Topic: the effectiveness of using participatory modelling techniques to address and resolve natural resource issues in rural communites with a developing plantation forestry industry

Southern Cross University



I grew up on a mixed cropping and livestock property near Gunnedah in north-west New South Wales (NSW), then completed an Honours degree in Rural Science and later a post-graduate Diploma in Education at the University of New England in Armidale, NSW.

I have since worked in a variety of agricultural and natural resource fields including research agronomy with the CSIRO, farm management consulting with a private firm in Harden, NSW, as well as tertiary and secondary teaching in soils, agriculture, biology and science.

I believe there are exciting opportunities for Australian agriculture and forestry in the expanding domestic and global markets. One of the major challenges I see to meeting these markets however, is how to engage and empower those whose livelihoods are at stake to contribute to the development of fair and sustainable natural resources policy, which is used to sustain and develop these industries.  

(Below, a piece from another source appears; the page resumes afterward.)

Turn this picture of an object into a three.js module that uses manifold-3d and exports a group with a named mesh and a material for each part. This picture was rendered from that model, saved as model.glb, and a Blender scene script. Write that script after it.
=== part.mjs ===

I have followed my interests in rural sociology and natural resource management to Southern Cross University in Lismore where I have commenced a PhD looking at the effectiveness of participatory modelling techniques for addressing and resolving natural resource issues within Australian rural communities. Particularly, I hope to look at communities that have limited supplies of water and/or land, where some form of conflict or lack of understanding about natural resource use exists – which is a situation that would support the need for policy development that may allow for structural changes and improved community prosperity.

Professor Jerry Vanclay, Chair of Sustainable Forestry at the School of Environmental Science and Management at Southern Cross University, is my sole supervisor.

My PhD studies contribute to the CRC for Forestry Communities Project 4.3.